The salads needed work. During our first visit, the Caesar salad ($6) greens suffered from blackened tips, too much dressing and bland croutons; a little shaved Parmesan would have been great on top. The house salad ($5) exhibited problems too — during the first visit, its greens were grizzled. During the second visit, the greens were crispy and fresh, but were incorrectly dried, so they were too wet to properly hold dressing. However, we did like the tasty dressings. (A dinner entree comes with a salad, and at lunch, a smaller soup-salad combination costs $5).

My favorite main dish was herb-seared salmon ($16), a hefty piece of moist salmon coated with a mix of rosemary, thyme and parsley, pan-seared and topped with braised leeks and red wine sauce. The fish sat atop roasted garlic-mashed potatoes that left no doubt as to their home-cooked origin: Their csavory taste and smooth texture and smooth texture were perfect. French green beans added color on the side.

Another night, testing a meat entree, I ordered pork loin ($14), two lean pieces of pork, swathed in apple-garlic marinade, branded by the hot grill and topped with a wispy sauce. It was fresh, cooked exactly to medium-rare, but the applesauce needed more panache.
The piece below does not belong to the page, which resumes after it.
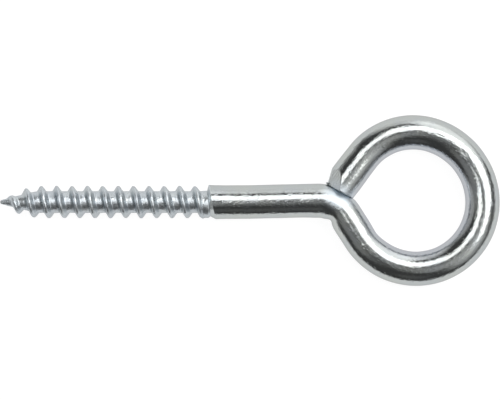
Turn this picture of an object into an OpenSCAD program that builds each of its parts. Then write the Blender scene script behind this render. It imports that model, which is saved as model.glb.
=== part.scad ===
// Screw eye: one round steel rod with a gimlet point and a rolled wood-screw thread at one end,
// and at the other end a neck bend that leads into a round, butted eye.
// The eye lies in the XY plane with its centre at the origin. The shank lies on the X axis, with
// its point towards -X. The solids below are the named sections of that one rod, in order from
// the point to the cut end, and each meets the next face to face.

/* [Rod] */
// Diameter of the plain rod
rod_d = 8; // [6:0.5:9]

/* [Screw] */
// Distance from the eye's centre to the tip of the point
tip_x = 98.5; // [85:0.5:120]
// Distance from the eye's centre to the shoulder where the thread ends
shoulder_x = 48.5; // [40:0.5:60]
// Diameter over the thread's crests
thread_d = 7.8; // [6.4:0.1:8]
// Diameter of the thread's core
core_d = 5.4; // [4:0.1:6]
// Pitch of the single-start right-hand thread
pitch = 3.65; // [3:0.05:4.5]
// Distance from the eye's centre to a place where the crest is on the +Y side
crest_x = 70.35; // [68:0.05:72]
// Length of the tapering point
point_len = 9.5; // [7:0.5:12]
// Diameter of the blunt tip
tip_d = 1.1; // [0.6:0.1:2]

/* [Neck] */
// Distance from the eye's centre to the start of the neck bend
neck_x = 23; // [22.5:0.1:24]
// Bend radius of the neck, at the rod's centreline
neck_r = 7.75; // [7:0.05:8.5]
// Angle of the neck bend
neck_angle = 56.8; // [55:0.1:58]
// Length of the straight leg between the neck bend and the eye
neck_leg_len = 6.65; // [5:0.05:8]

/* [Eye] */
// Centreline radius of the eye's lower side
lower_r = 15.8; // [15:0.1:16.5]
// Angle that the lower side sweeps
lower_angle = 162.4; // [158:0.2:166]
// Centreline radius of the eye's upper side
upper_r = 17; // [16:0.1:18]
// Angle that the upper side sweeps
upper_angle = 59.8; // [56:0.2:64]
// Centreline radius where the eye closes on the neck
closing_r = 15.2; // [14:0.1:16.5]
// Angle that the closing side sweeps
closing_angle = 64.5; // [61:0.5:68]

/* [Cut end] */
// Gap between the end face and the neck
end_gap = 0.1; // [0.05:0.05:1]
// Direction from the neck bend's centre to the place where the end face meets the neck
end_face_dir = 60.4; // [56:0.2:64]
// Length of the bevel on the end's outer side
bevel_len = 2.6; // [1:0.1:4]
// Depth of the bevel on the end's outer side
bevel_depth = 0.9; // [0.2:0.1:1.5]

/* [Hidden] */
$fn = 96;

rod_r = rod_d / 2;
core_r = core_d / 2;
thread_h = (thread_d - core_d) / 2;
plated = [0.79, 0.81, 0.83];
rolled = [0.69, 0.72, 0.76];

// The thread's skin has this many points round it, and this many rings to a turn.
skin_points = 20;
skin_rings = 16;
// Shares of the pitch that the ridge covers at its base and at its crest
ridge_base = 0.66;
ridge_crest = 0.18;
// The ridge rises out of the point between these two distances from the tip.
ridge_start = 1.3;
ridge_full = 4.3;
// The core swells over this length before the shoulder, to this radius.
runout_len = 0.9;
runout_r = (core_r + thread_d / 2) / 2;
// Length of the cone that leads from the core up to the plain shank
shoulder_len = 0.8;
// Side of the blocks that cut the end, larger than anything they have to cut
block = 60;

function clamp(v) = min(1, max(0, v));
function smooth(v) = let (t = clamp(v)) t * t * (3 - 2 * t);
function mix(a, b, t) = a + (b - a) * t;

// Core radius at a distance t from the tip
function core_at(t) =
    let (left = tip_x - shoulder_x - t)
    t < point_len ? mix(tip_d / 2, core_r, t / point_len)
                  : mix(runout_r, core_r, smooth(left / runout_len));

// Height of the ridge at a distance t from the tip, kept under the crest diameter
function ridge_at(t) =
    min(thread_h, thread_d / 2 - core_at(t)) * smooth((t - ridge_start) / (ridge_full - ridge_start));

// Share of the ridge's height at an angle a from the middle of its crest, from -180 to 180
function ridge_shape(a) = smooth((ridge_base - abs(a) / 180) / (ridge_base - ridge_crest));

// Angle of the crest round the X axis, from +Y towards +Z, at a distance t from the tip
function crest_angle(t) = 360 * (t - tip_x + crest_x) / pitch;

// One ring of the skin: its points turn with the thread, so that its edges follow the ridge.
function skin_ring(t) = [
    for (i = [0 : skin_points - 1])
        let (a = 360 * i / skin_points - 180, r = core_at(t) + ridge_at(t) * ridge_shape(a))
        [t - tip_x, r * cos(a + crest_angle(t)), r * sin(a + crest_angle(t))]
];

// Threaded solid between two distances from the tip
module threaded(t0, t1) {
    steps = ceil((t1 - t0) / pitch * skin_rings);
    points = [for (k = [0 : steps]) each skin_ring(mix(t0, t1, k / steps))];
    sides = [
        for (k = [0 : steps - 1], i = [0 : skin_points - 1])
            let (j = (i + 1) % skin_points, a = k * skin_points, b = a + skin_points)
            each [[a + i, b + i, b + j], [a + i, b + j, a + j]]
    ];
    start_face = [for (i = [0 : skin_points - 1]) i];
    end_face = [for (i = [0 : skin_points - 1]) (steps + 1) * skin_points - 1 - i];
    polyhedron(points, concat(sides, [start_face, end_face]));
}

// The rod's centreline is a route of straights and bends. A stop on it is [x, y, heading].
function ahead(s, len) = [s.x + len * cos(s.z), s.y + len * sin(s.z), s.z];
function left(s, r, a) =
    [s.x + r * (sin(s.z + a) - sin(s.z)), s.y - r * (cos(s.z + a) - cos(s.z)), s.z + a];
function right(s, r, a) =
    [s.x - r * (sin(s.z - a) - sin(s.z)), s.y + r * (cos(s.z - a) - cos(s.z)), s.z - a];

neck_start = [-neck_x, 0, 0];
neck_end = right(neck_start, neck_r, neck_angle);
lower_start = ahead(neck_end, neck_leg_len);
upper_start = left(lower_start, lower_r, lower_angle);
closing_start = left(upper_start, upper_r, upper_angle);
end_start = left(closing_start, closing_r, closing_angle);

// The end face touches a circle round the neck bend's centre, just off the neck's skin.
neck_centre = [-neck_x, -neck_r];
face_normal = [cos(end_face_dir), sin(end_face_dir)];
face_point = neck_centre + (neck_r + rod_r + end_gap) * face_normal;
end_way = [cos(end_start.z), sin(end_start.z)];
end_len = (([end_start.x, end_start.y] - face_point) * face_normal) / -(end_way * face_normal);

// The outer side of the end meets its face here, and the bevel starts bevel_len before it.
face_slant = end_face_dir + 180 - end_start.z;
outer_len = end_len + rod_r * tan(face_slant);
bevel_angle = atan(bevel_depth / bevel_len);

module at(s) {
    translate([s.x, s.y, 0]) rotate(s.z) children();
}

module straight(s, len) {
    at(s) rotate([0, 90, 0]) cylinder(d = rod_d, h = len);
}

module bend(s, r, a, side) {
    at(s) translate([0, side * r, 0]) rotate(side > 0 ? -90 : 90 - a)
        rotate_extrude(angle = a) translate([r, 0]) circle(d = rod_d);
}

// Everything ahead of the stop s, square to its heading
module ahead_of(s) {
    at(s) translate([0, -block / 2, -block / 2]) cube(block);
}

module screw_point() {
    color(rolled) threaded(0, point_len);
}

module wood_thread() {
    color(rolled) threaded(point_len, tip_x - shoulder_x);
}

module plain_shank() {
    color(plated) {
        translate([-shoulder_x, 0, 0]) rotate([0, 90, 0])
            cylinder(r1 = runout_r, r2 = rod_r, h = shoulder_len);
        straight([shoulder_len - shoulder_x, 0, 0], shoulder_x - shoulder_len - neck_x);
    }
}

module neck_bend() {
    color(plated) bend(neck_start, neck_r, neck_angle, -1);
}

module neck_leg() {
    color(plated) straight(neck_end, neck_leg_len);
}

module eye_lower() {
    color(plated) bend(lower_start, lower_r, lower_angle, 1);
}

module eye_upper() {
    color(plated) bend(upper_start, upper_r, upper_angle, 1);
}

module eye_closing() {
    color(plated) bend(closing_start, closing_r, closing_angle, 1);
}

module eye_end() {
    face = [face_point.x, face_point.y, end_face_dir + 180];
    bevel_base = ahead(end_start, outer_len - bevel_len);
    bevel_at = ahead([bevel_base.x, bevel_base.y, end_start.z - 90], rod_r);
    color(plated) difference() {
        straight(end_start, end_len + rod_d);
        ahead_of(face);
        ahead_of([bevel_at.x, bevel_at.y, end_start.z - 90 + bevel_angle]);
    }
}

screw_point();
wood_thread();
plain_shank();
neck_bend();
neck_leg();
eye_lower();
eye_upper();
eye_closing();
eye_end();
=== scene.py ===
import math

import bpy
import numpy as np
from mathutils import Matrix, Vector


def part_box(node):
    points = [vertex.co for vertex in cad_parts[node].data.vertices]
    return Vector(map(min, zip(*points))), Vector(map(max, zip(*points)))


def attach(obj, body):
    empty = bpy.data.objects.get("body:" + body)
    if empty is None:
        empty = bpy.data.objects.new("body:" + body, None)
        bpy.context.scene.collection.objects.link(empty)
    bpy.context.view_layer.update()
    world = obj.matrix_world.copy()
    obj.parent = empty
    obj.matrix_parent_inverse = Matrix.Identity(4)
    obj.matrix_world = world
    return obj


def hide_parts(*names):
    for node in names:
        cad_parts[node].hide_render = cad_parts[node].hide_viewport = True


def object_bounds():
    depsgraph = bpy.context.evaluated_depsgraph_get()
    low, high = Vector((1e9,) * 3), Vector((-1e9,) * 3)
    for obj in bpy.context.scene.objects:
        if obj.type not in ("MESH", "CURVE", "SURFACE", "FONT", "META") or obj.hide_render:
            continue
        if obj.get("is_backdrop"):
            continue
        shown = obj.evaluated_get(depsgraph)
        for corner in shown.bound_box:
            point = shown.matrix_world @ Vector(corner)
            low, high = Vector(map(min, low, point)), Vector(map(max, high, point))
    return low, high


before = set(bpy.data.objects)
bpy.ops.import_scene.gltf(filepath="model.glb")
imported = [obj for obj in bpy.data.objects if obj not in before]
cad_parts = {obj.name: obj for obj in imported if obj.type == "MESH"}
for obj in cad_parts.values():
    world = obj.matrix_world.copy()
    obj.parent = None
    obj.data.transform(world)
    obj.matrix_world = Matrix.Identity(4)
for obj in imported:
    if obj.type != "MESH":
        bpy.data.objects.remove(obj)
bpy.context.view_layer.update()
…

Similarly, the restaurant's version of the famous New Orleans dessert bananas Foster ($5) whispered when it needed to shout. Created at Brennan's, the famous New Orleans restaurant, the dish honored regular customer Richard Foster. The original recipe calls for bananas sauteed in rum, brown sugar and banana liqueur, and served over vanilla ice cream. Zax's rendition was close, except the chef substituted Frangelico, a hazelnut-flavored liqueur, for banana liqueur; more liberal shots of rum and liqueur would have given the dish real flair.

Our meals at Zax were pleasant and palatable. And I sure appreciated one aspect of the restaurant: Someone else caught, shucked and cooked the scallops.